Progressive Q4 Earnings Top, Premiums Earned Up Y/Y
The Progressive Corporation’s fourth-quarter 2020 earnings per share of $1.83 beat the Zacks Consensus Estimate of $1.68. Moreover, the bottom line increased 1.1% from the year-ago quarter.
Behind the Headlines
Net premiums written were $9.5 billion in the quarter, down 1% from $9.6 billion a year ago. Net premiums earned grew 3% to nearly $10.2 billion.
Net realized gains on securities were $760.2 million, which more than doubled year over year.
Combined ratio — percentage of premiums paid out as claims and expenses — improved 400 basis points (bps) from the prior-year quarter to 88.

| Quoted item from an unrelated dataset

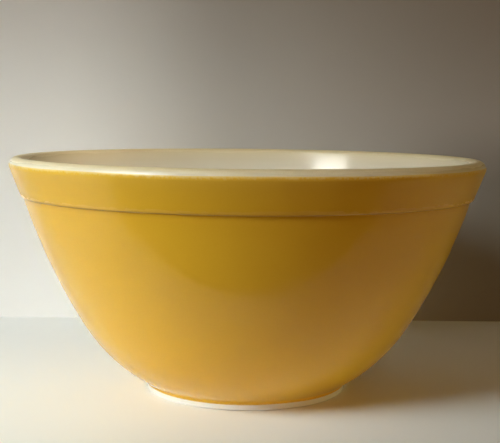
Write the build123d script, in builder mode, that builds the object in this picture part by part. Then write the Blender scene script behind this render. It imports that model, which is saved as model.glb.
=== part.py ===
from build123d import *
import os
from math import asin, cos, degrees, radians, sin

# A pressed white glass mixing bowl with a coat of fired enamel on its outside.
# Millimetres, +Z up, the origin at the centre of the circle that the foot stands on.
# A "lean" is the angle between a line of the wall and the vertical, in degrees.

os.makedirs("parts", exist_ok=True)

# Overall size
rim_radius = 132.0
height = 131.0

# Lip: a rounded edge whose crest is nearer to the inside than to the outside
lip_round = 4.2

# Band: the thicker ring that runs round the bowl under the lip
band_lean = 21.0
band_length = 15.8
ledge_lean = 82.0
ledge_round = 1.0

# Wall: a long gentle arc, then a tighter knee that runs down to the foot
wall_lean = 17.4
knee_lean = 31.7
foot_lean = 60.0
wall_radius = 315.0
knee_radius = 96.5
wall_thickness = 5.6

# Inside of the base
floor_height = 6.6
floor_round = 40.0

# Foot: a low ring, with a shallow recess inside it
foot_cove = 2.0
foot_edge_round = 0.8
recess_depth = 1.4
recess_radius = 45.0
recess_wall_width = 3.0
recess_round = 1.5

# Enamel: it stops short of the lip's crest and short of the foot's lower edge
enamel_thickness = 0.25
enamel_top_angle = 15.0
enamel_bottom = 3.0

lip_centre = Vector(rim_radius - lip_round, height - lip_round)


def lip_arc(proud, top_angle):
    """The outer half of the lip, from top_angle above its widest point down to the band."""
    return CenterArc(lip_centre, lip_round + proud, top_angle, -(top_angle + band_lean))


def outside(lip, proud):
    """The outer line from the end of the lip to the top of the foot, moved outwards by proud."""
    band_end = lip @ 1 - band_length * Vector(sin(radians(band_lean)), cos(radians(band_lean)))
    band = Line(lip @ 1, band_end)
    ledge_top = JernArc(band @ 1, band % 1, ledge_round + proud, band_lean - ledge_lean)
    ledge_under = JernArc(ledge_top @ 1, ledge_top % 1, ledge_round - proud, ledge_lean - wall_lean)
    wall = JernArc(ledge_under @ 1, ledge_under % 1, wall_radius + proud, wall_lean - knee_lean)
    knee = JernArc(wall @ 1, wall % 1, knee_radius + proud, knee_lean - foot_lean)
    cove = JernArc(knee @ 1, knee % 1, foot_cove - proud, foot_lean)
    return wall, knee, cove


# Glass bowl: the whole white body, in one pressed piece
with BuildPart() as glass_bowl:
    with BuildSketch(Plane.XZ) as section:
        with BuildLine():
            outer_lip = lip_arc(0, 90)
            wall, knee, cove = outside(outer_lip, 0)
            foot_side = Line(cove @ 1, ((cove @ 1).X, foot_edge_round))
            foot_edge = JernArc(foot_side @ 1, (0, -1), foot_edge_round, -90)

            # Underside
            land = Line(foot_edge @ 1, (recess_radius + recess_wall_width, 0))
            recess_wall = Line(land @ 1, (recess_radius, recess_depth))
            recess = Line(recess_wall @ 1, (0, recess_depth))
            axis_line = Line(recess @ 1, (0, floor_height))

            # Inside: the same arcs as outside, closer to their centres by the wall's thickness
            inner_knee_radius = knee_radius - wall_thickness
            knee_drop = knee.arc_center.Y - floor_height - floor_round
            floor_lean = degrees(asin(knee_drop / (inner_knee_radius - floor_round)))
            inner_wall = CenterArc(
                wall.arc_center, wall_radius - wall_thickness, -wall_lean, wall_lean - knee_lean
            )
            inner_knee = JernArc(inner_wall @ 1, inner_wall % 1, inner_knee_radius, knee_lean - floor_lean)
            floor_arc = JernArc(inner_knee @ 1, inner_knee % 1, floor_round, floor_lean - 90)
            floor = Line(floor_arc @ 1, axis_line @ 1)

            # The inside of the lip is the arc that touches both the crest and the inner wall's line
            across = (outer_lip @ 0) - (inner_wall @ 0)
            lean = radians(wall_lean)
            inner_lip_round = (across.X * cos(lean) - across.Y * sin(lean)) / (1 - sin(lean))
            inner_lip = JernArc(outer_lip @ 0, (-1, 0), inner_lip_round, 90 - wall_lean)
            inner_band = Line(inner_lip @ 1, inner_wall @ 0)
        make_face()
        for corner in (recess_wall @ 0, recess_wall @ 1):
            fillet(section.vertices().sort_by_distance(corner)[0], recess_round)
    revolve(axis=Axis.Z)
glass_bowl.part.label = "glass_bowl"

# Enamel coat: a thin layer on the outside of the glass, from the lip to just above the foot's edge
with BuildPart() as enamel_coat:
    with BuildSketch(Plane.XZ):
        with BuildLine():
            edges = []
            for proud in (0, enamel_thickness):
                top = lip_arc(proud, enamel_top_angle)
                bottom = outside(top, proud)[-1]
                side = Line(bottom @ 1, ((bottom @ 1).X, enamel_bottom))
                edges.append((top @ 0, side @ 1))
            Line(edges[0][0], edges[1][0])
            Line(edges[0][1], edges[1][1])
        make_face()
    revolve(axis=Axis.Z)
enamel_coat.part.label = "enamel_coat"

export_step(glass_bowl.part, "parts/glass_bowl.step")
export_step(enamel_coat.part, "parts/enamel_coat.step")
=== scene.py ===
import bpy
from math import asin, ceil, copysign, cos, degrees, exp, pi, radians, sin
from mathutils import Matrix, Vector, noise


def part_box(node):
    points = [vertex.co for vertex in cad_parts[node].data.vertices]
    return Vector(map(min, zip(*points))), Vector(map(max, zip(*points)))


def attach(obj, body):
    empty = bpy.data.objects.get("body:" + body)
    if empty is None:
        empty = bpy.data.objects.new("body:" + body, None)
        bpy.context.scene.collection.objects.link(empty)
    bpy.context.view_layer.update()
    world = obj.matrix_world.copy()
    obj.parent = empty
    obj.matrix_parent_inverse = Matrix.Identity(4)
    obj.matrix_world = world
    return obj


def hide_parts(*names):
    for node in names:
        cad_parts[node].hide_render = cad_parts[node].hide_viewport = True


# A white opal glass mixing bowl with golden yellow enamel fired on its outside.
# Metres, +Z up, the origin at the centre of the circle that the foot stands on.
# A "lean" is the angle between a line of the wall and the vertical, in degrees.

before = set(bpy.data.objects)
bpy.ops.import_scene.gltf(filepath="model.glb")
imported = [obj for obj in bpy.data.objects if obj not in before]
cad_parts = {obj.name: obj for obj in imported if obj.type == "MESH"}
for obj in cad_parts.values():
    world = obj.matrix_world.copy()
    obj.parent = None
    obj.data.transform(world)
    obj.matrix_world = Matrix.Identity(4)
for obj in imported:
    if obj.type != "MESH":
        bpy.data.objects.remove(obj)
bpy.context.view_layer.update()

MM = 0.001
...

Revenues and Expenses Down In December
Operating revenues in December were $3.3 million, down 10.7% year over year. The decline can be attributed to a 10.7% decrease in premiums, 8.1% decline in fees and other revenues, 4.3% lower service revenues and 14.6% lower investment income.
Total expenses decreased 17.9% year over year to $2.8 billion in December due to 21.6% lower losses and loss adjustment expenses, 9.3% lower other underwriting expenses, and 6.8% decrease in policy acquisition costs. Expenses also include $10.4 million in policyholder credit costs.
In December, policies in force were impressive at the Personal Auto segment, having improved 11% from the year-ago month to 16.5 million. Special Lines improved 8% to 4.9 million.
In Progressive’s Personal Auto segment, Direct Auto grew 9% year over year to 7.6 million while Agency Auto improved 13% to 8.9 million.
Progressive’s Commercial Auto segment rose 9% year over year to 0.8 million. The Property business had about 2.5 million policies in force in September, up 13%.
Progressive’s book value per share was $28.27 as of Dec 31, 2020, up 24.5% from $22.54 on Dec 31, 2019.
Return-on-equity in December 2020 was 39.3%, up 430 bps year over year. Debt-to-total capital ratio improved 30 bps to 24.1%.
How Have Estimates Been Moving Since Then?
In the past month, investors have witnessed an upward trend in estimates revision. The consensus estimate has shifted 25.27% due to these changes.
Currently, Progressive has an average Growth Score of C, however its Momentum Score is doing a lot better with an A. Charting a somewhat similar path, the stock was allocated a grade of B on the value side, putting it in the top 40% for this investment strategy.
Overall, the stock has an aggregate VGM Score of A. If you aren't focused on one strategy, this score is the one you should be interested in.
Estimates have been trending upward for the stock, and the magnitude of these revisions looks promising. Notably, Progressive has a Zacks Rank #3 (Hold). We expect an in-line return from the stock in the next few months.